Referandum süreci böyle gider, çok güçlü ve özel provokasyonlar olmazsa Saray’ın cumhuriyetin en güçlü ve tek adamı olma hayali tam bir kabusa dönüşebilir. Bu olasılık gittikçe güçleniyor. “Evet” savunucularına bakarsak Cumhurbaşkanlığı sistemi ile krizsiz bir yönetime kavuşulacaktır. Örneğin “anayasa kitapçığının atılmasıyla başlayan” kriz gibi bir şey yaşanmayacaktır. “Evet”çilere göre koalisyonlar kriz anlamına gelir. Fakat tek adam yönetimi kriz doğurmaz…
Bu gerekçelerde iki büyük yalan vardır. Hangi yönetim biçimi olursa olsun krizleri bir daha geri gelmemek üzere ortadan kaldırmak hem genel olarak siyasetin hem kapitalizmin doğasına aykırıdır. Siyaset sınıfsal çıkarların savunulmasıdır. Sınıfsal çıkarlar ise çeşitli yollarla zenginliğin paylaşımı anlamına gelir. Kapitalizm var oldukça, hele neoliberalizm günlerinde bu paylaşımda mutlaka bir kriz-kavga çıkar.
“Evet”çilerin savunmasında diğer büyük yalan yaşanan büyük bunalımın referandum gürültüsüyle örtülmesidir. On beş yıldır gemide “çift kaptan” değil, “tek kaptan” olmasına rağmen cumhuriyet tarihinin en büyük bunalımı yaşanıyor. Sorunları görmeyen daha doğrusu hepsini dış düşmanlar ve teröre bağlayan Saray, yeni yönetim biçimiyle bir tek hedefe kilitlenmiştir: Ülkeyi parlamentoyu es geçerek başkanlık kararnameleriyle yönetmek! Bütün krizlerin ilacı başkanlık kararnamelerindedir.
Ancak ülkeyi her yönden saran bunalım o kadar büyük ki, başkanlık kararnameleri de bu gidişe çare olamayacaktır. Gittikçe tehlikeli bir noktaya yaklaşan sorun Rakka operasyonudur. Menbiç çevresinde “bayrak savaşları” başladı. Antalya’da üç genelkurmay başkanı “dost ateşini” engellemek için toplandı. ABD, Ankara’ya “Rakka operasyonunda yolumuza çıkmayın” dedi. Antalya toplantısında Ankara’nın Suriye’deki sınırları bir kez daha çizildi.
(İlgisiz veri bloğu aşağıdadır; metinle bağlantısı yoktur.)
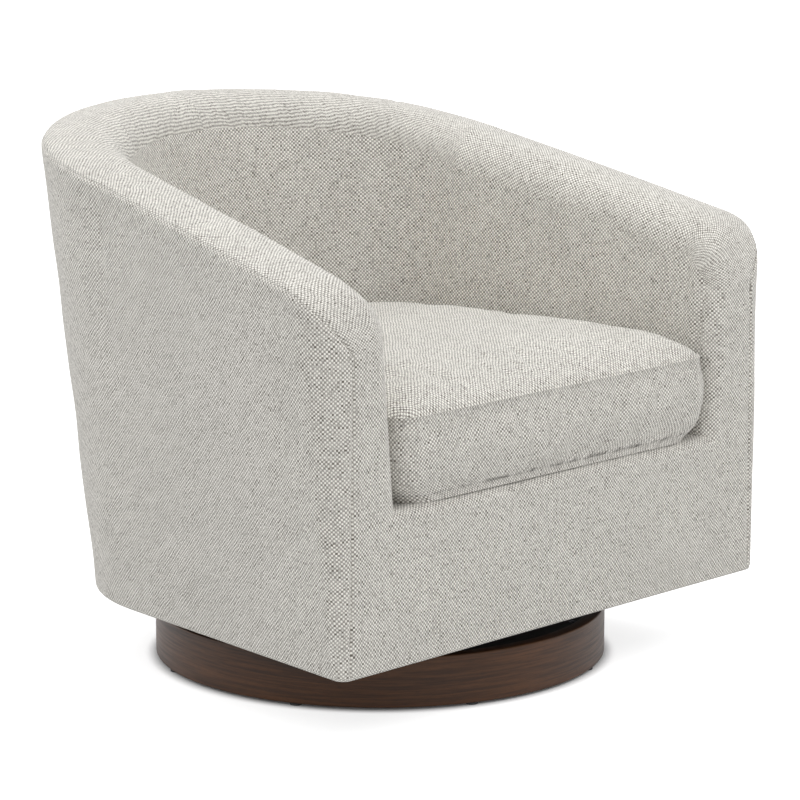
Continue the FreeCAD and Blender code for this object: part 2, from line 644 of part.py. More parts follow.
def make_swivel():
    """Two pressed plates, the balls in their cage, the rivet, its washer and the plates' bolts."""
    lower = lower_plate()
    upper = lower.mirror(Vector(0, 0, SWIVEL_MID), Vector(0, 0, 1))

    cage = tube(RACE_RADIUS + CAGE_WIDTH / 2, RACE_RADIUS - CAGE_WIDTH / 2,
                SWIVEL_MID - CAGE_THICKNESS / 2, SWIVEL_MID + CAGE_THICKNESS / 2)
    balls = []
    for i in range(BALL_COUNT):
        spot = unit(360.0 / BALL_COUNT * i) * RACE_RADIUS
        balls.append(Part.makeSphere(BALL_DIAMETER / 2, Vector(spot.x, spot.y, SWIVEL_MID)))
        cage = cage.cut(rod(BALL_DIAMETER / 2 + BALL_PLAY, spot.x, spot.y, SWIVEL_MID - 5, SWIVEL_MID + 5))

    hub = SWIVEL_MID - HUB_WASHER / 2 - TOUCH
    low = hub - PLATE_THICKNESS
    high = 2 * SWIVEL_MID - low
    top = high + TOUCH
    flange = RIVET_RADIUS + RIVET_FLANGE
    rivet = turned([
        (RIVET_BORE, low - RIVET_FLANGE_THICKNESS), (RIVET_BORE, top + RIVET_FLANGE_THICKNESS),
        (flange, top + RIVET_FLANGE_THICKNESS), (flange, top), (RIVET_RADIUS, top), (RIVET_RADIUS, low),
        (flange, low), (flange, low - RIVET_FLANGE_THICKNESS)])
    washer = tube(HUB_RADIUS - 2, RIVET_RADIUS + RIVET_PLAY,
                  SWIVEL_MID - HUB_WASHER / 2, SWIVEL_MID + HUB_WASHER / 2)

    nut_low = PANEL_LOW - TEE_NUT_FLANGE_THICKNESS
    head_low = PANEL_TOP + PLATE_THICKNESS
    bolts, nuts = [], []
    for x, y in bolt_spots():
        shank = rod(PLATE_BOLT_RADIUS, x, y, nut_low, head_low)
        head = rod(PLATE_BOLT_HEAD_RADIUS, x, y, head_low, head_low + PLATE_BOLT_HEAD_HEIGHT)
        head = head.makeFillet(PLATE_BOLT_HEAD_HEIGHT / 2, [
            e for e in head.Edges if e.BoundBox.ZMin > head_low + PLATE_BOLT_HEAD_HEIGHT - 0.01])
        bolts.append(shank.fuse(head).removeSplitter())
        nut = rod(TEE_NUT_FLANGE_RADIUS, x, y, nut_low, PANEL_LOW)
        nut = nut.fuse(rod(TEE_NUT_BARREL_RADIUS, x, y, PANEL_LOW - TOUCH, PANEL_LOW + TEE_NUT_BARREL_LENGTH))
        nut = nut.cut(rod(PLATE_BOLT_RADIUS + TOUCH, x, y, nut_low - 1, PANEL_TOP))
        nuts.append(nut.removeSplitter())
    middle = Vector(0, 0, SWIVEL_MID)
    upper_bolts = [b.mirror(middle, Vector(0, 0, 1)) for b in bolts]
    upper_nuts = [n.mirror(middle, Vector(0, 0, 1)) for n in nuts]
    return {"swivel_lower_plate": lower, "swivel_upper_plate": upper, "ball_cage": cage,
            "bearing_balls": group(balls), "swivel_rivet": rivet, "hub_washer": washer,
            "lower_plate_bolts": group(bolts), "lower_tee_nuts": group(nuts),
            "upper_plate_bolts": group(upper_bolts), "upper_tee_nuts": group(upper_nuts)}


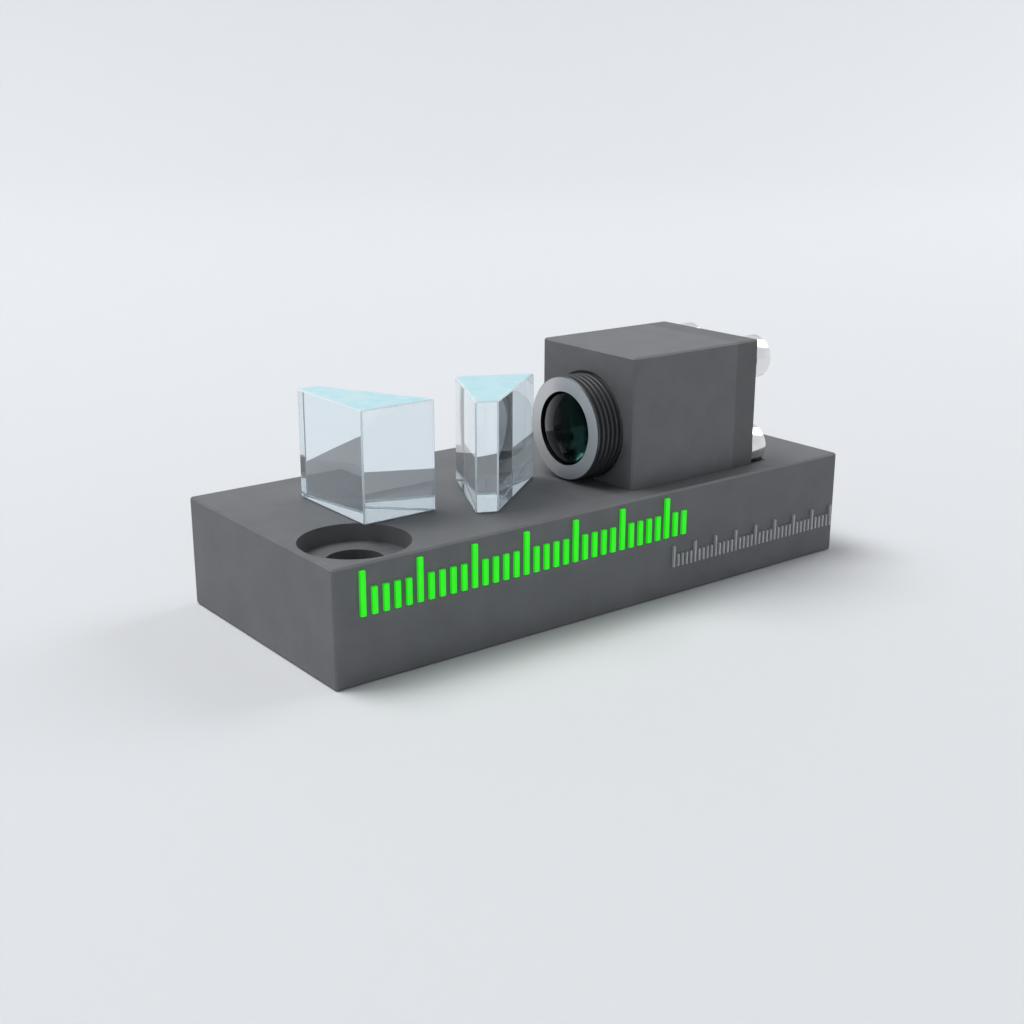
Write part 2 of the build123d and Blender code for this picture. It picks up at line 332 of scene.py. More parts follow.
flint_glass = polished_glass("dense_flint_glass_polished", "#eef8fc", FLINT_INDEX)
# the ground upper ends' frosting is real; their pale blue is a painted reflection
flint_ground_painted_reflection = ground_glass("dense_flint_glass_ground_painted_reflection", "#d4f7fc", "#bdf0fa", FLINT_INDEX)
flint_edge = ground_glass("dense_flint_glass_broken_edge", "#eefafd", "#e2f5fa", FLINT_INDEX)
# the lens glass's darkness is painted shade; its green is the coating's cast
lens_glass_painted_dark = polished_glass("lens_glass_coated_painted_dark", "#142b28", 1.75, reflection="#0c2624")
window_glass = polished_glass("borosilicate_glass_polished", "#eef4f4", 1.5)
seal_glass = polished_glass("seal_glass_fused", "#7f9c8a", 1.5, roughness=0.25)
print("light runs", FLINT_INDEX, "times slower in the wedges than in air")

# %% [markdown]
# ## Plastic, ceramic and enamel
#
# The clamp sleeve is a turned engineering plastic. The diode's chip carrier is a white ceramic, and
# the chip itself is a dark crystal. The graduations on the front are enamel, which is a thick glossy
# paint: an even, strong colour with a soft highlight and a slightly wavy skin. Each is a body of even
# colour under a smooth skin, so one recipe with a weak mottle and a long low wave makes them all.
#
# The green enamel is given a weak emission as well. That is a painted glow: it makes the strokes look
# brighter than their surroundings, though they are no lamp.

# %% Plastic, ceramic and enamel


def smooth_coating(name, light, dark, roughness, painted_glow=0.0, wave_mm=0.6, wave_depth_mm=0.004):
    """An even coat or body of colour with a gently uneven skin. One may be given a painted glow."""
    material, tree = new_material(name)
    place = add(tree, "ShaderNodeTexCoord").outputs["Object"]
    wave = add(tree, "ShaderNodeTexNoise", {"Vector": place, "Scale": 1 / (wave_mm * MM), "Detail": 1.0})
    end_material(tree, {
        "Base Color": mottled(tree, place, light, dark, patch_mm=2 * wave_mm),
        "Roughness": roughness,
        "Emission Color": linear(light),
        "Emission Strength": painted_glow,
        "Normal": add(tree, "ShaderNodeBump", {
            "Height": wave, "Strength": 0.5, "Distance": wave_depth_mm * MM,
        }),
    })
    return material


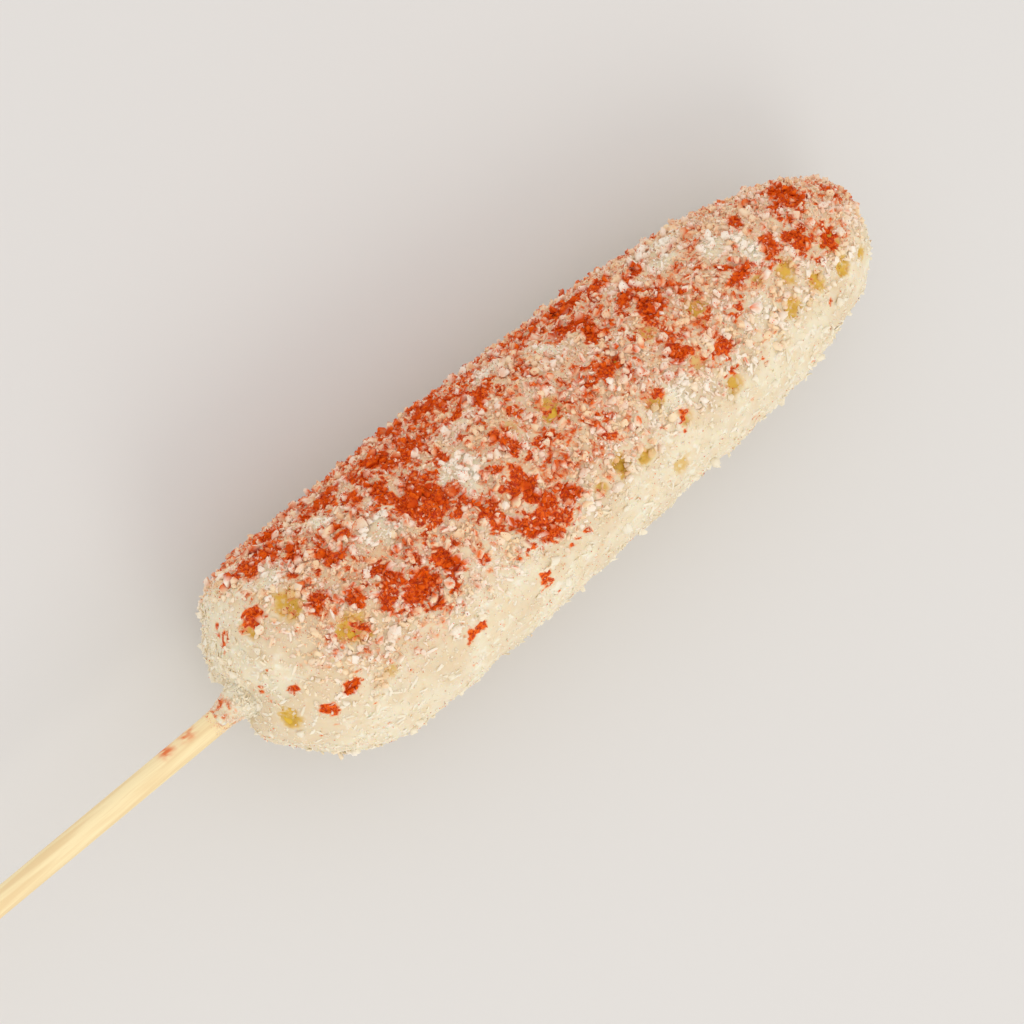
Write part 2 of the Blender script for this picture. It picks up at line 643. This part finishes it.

Saray’ın bütün efelenmeleri sahada bir engele çarpıyor. ABD, Rusya ve Şam PYD-YPG ile Rakka için hazırlıklar yaparken Ankara sadece öfkeli konuşmalar yapmaktan öteye gidemiyor. Ankara Suriye’de gideceği sınırın sonuna geldi. Bundan sonra ya seyirci olarak kalacaktır ya da “yol kazalarına” sebep olacaktır. Ankara gücünü aşan provokasyonlara kalkışabilir. Ancak başkanlık kararnameleriyle PYD ortadan kaldırılamaz. Suriye’deki bataktan çıkılamaz.
Almanya ile başlayan kriz Avrupa’ya yayıldı. Erdoğan’ın devirdiği çamı Çavuşoğlu düzeltmeye çalışıyor. Nazi benzetmesi Alman yönetimine değil, uygulamalaraymış. Saray Alman yöneticilerinin de teröre destekten yargılanmaları gerektiğini buyurdu. Böyle saçmalamaların iç politikada prim yapmasının da bir sınırı vardır. Erdoğan hızla bu sınıra yaklaşıyor.
Hala derinden giden fakat yakında sıçramalarla seyredecek olan ekonomik kriz Saray’ın bütün planlarını bozmaya adaydır. Kemal Derviş’in ekonomiye verdiği ayarı AKP uzun yıllar sürdürdü. Fakat son yıllarda bütün ayarlar bozuldu. Devasa borçlanmalar, rekabet gücü kazanmayan, “taşa toprağa yatırım yapan” bir ekonomi, “gizemli dolarlarla” açık kapatmaya çalışmanın sonuna yaklaşılıyor.
Cumhuriyetin bütün çivileri yerinden çıktı. Her yönden bir çürüme iktidarın sıkı sıkı denetlediği medyada bile her gün ortalığa saçılıyor. Erdoğan ve Bahçeli çivileri çıkan cumhuriyeti kararnamelerle toparlayabileceklerini sanıyorlar. Aslında sanmaktan başka yapacakları bir şey de artık kalmadı. Referandumun sonuçları ne olursa olsun cumhuriyet tarihindeki en büyük yıkım yaklaşıyor.